# Stated exercise
Locate the line that contains "Vector(map(max, high, point))". Print it and each following line through the end of the listing, verbatim, and nothing more.

►

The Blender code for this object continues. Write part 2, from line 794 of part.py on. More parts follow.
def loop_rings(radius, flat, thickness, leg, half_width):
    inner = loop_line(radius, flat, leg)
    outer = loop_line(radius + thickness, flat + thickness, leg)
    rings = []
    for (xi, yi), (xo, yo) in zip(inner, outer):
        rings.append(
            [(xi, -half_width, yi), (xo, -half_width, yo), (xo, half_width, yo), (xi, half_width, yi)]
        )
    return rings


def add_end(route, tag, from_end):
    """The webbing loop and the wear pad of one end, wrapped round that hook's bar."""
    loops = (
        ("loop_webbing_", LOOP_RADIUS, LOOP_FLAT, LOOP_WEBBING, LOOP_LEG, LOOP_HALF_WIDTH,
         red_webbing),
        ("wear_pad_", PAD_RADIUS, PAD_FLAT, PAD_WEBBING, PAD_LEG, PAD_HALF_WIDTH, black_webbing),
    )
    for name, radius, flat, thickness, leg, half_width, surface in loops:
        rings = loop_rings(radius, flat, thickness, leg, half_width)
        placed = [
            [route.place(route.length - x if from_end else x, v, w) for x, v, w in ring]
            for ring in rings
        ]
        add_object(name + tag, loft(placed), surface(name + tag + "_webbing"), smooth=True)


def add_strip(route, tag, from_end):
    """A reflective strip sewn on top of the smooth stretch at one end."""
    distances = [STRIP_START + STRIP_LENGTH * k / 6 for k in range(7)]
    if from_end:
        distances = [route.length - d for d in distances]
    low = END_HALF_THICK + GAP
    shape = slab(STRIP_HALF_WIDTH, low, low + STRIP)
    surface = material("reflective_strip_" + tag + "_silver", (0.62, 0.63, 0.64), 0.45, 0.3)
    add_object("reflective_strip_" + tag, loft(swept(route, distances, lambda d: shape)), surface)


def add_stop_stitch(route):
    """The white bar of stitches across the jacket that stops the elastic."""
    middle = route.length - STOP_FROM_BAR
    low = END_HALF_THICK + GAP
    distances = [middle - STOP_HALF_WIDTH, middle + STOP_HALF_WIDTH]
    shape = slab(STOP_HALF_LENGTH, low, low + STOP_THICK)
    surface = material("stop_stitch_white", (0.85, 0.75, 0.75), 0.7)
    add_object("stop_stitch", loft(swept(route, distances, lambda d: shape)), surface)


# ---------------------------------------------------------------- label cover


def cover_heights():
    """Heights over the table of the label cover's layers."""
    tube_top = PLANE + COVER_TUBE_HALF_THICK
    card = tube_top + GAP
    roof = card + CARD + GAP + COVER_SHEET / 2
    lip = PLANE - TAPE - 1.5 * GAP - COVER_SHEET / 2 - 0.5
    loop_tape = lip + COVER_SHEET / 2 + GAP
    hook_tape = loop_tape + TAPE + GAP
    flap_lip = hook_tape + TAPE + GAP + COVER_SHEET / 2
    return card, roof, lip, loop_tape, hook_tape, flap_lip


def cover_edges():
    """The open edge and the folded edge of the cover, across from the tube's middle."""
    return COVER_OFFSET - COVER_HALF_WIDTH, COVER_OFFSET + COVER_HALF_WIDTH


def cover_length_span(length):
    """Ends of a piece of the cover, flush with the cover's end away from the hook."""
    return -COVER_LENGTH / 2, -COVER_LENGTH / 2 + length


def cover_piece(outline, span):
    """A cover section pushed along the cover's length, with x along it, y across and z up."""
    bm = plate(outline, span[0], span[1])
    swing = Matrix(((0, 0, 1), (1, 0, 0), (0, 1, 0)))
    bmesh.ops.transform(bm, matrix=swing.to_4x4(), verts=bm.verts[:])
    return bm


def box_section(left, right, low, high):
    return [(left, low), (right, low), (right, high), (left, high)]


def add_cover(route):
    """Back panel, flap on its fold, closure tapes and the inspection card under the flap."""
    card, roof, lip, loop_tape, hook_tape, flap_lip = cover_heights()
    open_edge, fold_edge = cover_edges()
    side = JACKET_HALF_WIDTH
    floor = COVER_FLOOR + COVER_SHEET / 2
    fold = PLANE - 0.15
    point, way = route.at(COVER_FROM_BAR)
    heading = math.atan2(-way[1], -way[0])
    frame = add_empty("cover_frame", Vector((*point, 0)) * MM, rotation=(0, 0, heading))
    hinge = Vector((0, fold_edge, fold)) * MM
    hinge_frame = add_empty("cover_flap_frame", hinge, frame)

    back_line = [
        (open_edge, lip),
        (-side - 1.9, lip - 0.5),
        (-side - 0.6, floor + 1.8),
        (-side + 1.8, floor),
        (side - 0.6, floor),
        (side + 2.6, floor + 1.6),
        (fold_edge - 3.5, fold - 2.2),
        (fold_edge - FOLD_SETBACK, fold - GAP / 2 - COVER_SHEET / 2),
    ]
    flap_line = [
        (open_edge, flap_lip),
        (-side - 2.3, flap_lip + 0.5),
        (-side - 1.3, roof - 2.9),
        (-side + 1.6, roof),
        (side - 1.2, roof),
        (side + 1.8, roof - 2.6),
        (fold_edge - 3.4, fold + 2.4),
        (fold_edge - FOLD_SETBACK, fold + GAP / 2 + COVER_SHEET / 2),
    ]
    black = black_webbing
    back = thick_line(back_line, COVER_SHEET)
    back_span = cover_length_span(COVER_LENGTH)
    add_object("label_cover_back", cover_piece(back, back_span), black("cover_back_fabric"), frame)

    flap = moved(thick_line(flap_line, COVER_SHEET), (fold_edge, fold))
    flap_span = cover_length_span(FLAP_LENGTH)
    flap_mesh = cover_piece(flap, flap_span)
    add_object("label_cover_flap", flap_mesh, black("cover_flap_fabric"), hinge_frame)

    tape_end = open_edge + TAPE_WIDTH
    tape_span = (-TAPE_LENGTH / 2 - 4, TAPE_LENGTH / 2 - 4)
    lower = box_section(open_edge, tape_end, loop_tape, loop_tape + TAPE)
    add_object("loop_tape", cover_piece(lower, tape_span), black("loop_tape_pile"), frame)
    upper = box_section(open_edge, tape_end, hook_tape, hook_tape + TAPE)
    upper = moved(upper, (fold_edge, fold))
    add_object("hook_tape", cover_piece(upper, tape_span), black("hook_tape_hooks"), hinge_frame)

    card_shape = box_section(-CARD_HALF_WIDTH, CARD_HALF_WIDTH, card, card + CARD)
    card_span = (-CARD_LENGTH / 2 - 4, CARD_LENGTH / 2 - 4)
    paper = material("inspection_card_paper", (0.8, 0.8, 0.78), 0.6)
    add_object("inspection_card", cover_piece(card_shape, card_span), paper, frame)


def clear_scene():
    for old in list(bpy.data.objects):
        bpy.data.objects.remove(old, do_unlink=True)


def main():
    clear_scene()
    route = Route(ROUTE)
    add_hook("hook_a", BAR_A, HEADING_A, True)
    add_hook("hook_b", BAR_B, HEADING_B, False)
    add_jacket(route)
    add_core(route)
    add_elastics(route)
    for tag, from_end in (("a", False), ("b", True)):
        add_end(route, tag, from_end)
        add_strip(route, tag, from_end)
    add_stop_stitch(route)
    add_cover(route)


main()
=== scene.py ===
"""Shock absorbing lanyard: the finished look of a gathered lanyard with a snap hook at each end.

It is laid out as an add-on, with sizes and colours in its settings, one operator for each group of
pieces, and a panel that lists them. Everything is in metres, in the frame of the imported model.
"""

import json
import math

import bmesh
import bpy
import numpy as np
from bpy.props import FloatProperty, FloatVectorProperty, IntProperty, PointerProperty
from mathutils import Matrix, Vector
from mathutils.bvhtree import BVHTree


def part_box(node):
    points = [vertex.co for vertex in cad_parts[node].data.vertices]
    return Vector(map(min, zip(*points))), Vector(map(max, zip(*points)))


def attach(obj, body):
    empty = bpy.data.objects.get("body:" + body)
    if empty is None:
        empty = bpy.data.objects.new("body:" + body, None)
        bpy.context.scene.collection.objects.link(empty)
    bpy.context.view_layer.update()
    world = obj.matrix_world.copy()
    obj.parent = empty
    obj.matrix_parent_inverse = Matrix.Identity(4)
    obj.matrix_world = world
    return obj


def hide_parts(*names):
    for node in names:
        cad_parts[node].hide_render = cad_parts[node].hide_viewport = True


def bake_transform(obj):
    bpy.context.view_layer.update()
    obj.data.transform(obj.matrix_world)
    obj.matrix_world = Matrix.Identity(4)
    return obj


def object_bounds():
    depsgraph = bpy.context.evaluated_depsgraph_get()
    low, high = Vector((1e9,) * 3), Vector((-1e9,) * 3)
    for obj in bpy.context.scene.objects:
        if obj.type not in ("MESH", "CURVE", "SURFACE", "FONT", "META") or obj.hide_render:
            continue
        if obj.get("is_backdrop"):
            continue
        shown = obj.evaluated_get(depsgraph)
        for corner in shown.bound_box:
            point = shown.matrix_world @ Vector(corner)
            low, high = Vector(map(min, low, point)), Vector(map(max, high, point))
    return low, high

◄

# Correct result
            low, high = Vector(map(min, low, point)), Vector(map(max, high, point))
    return low, high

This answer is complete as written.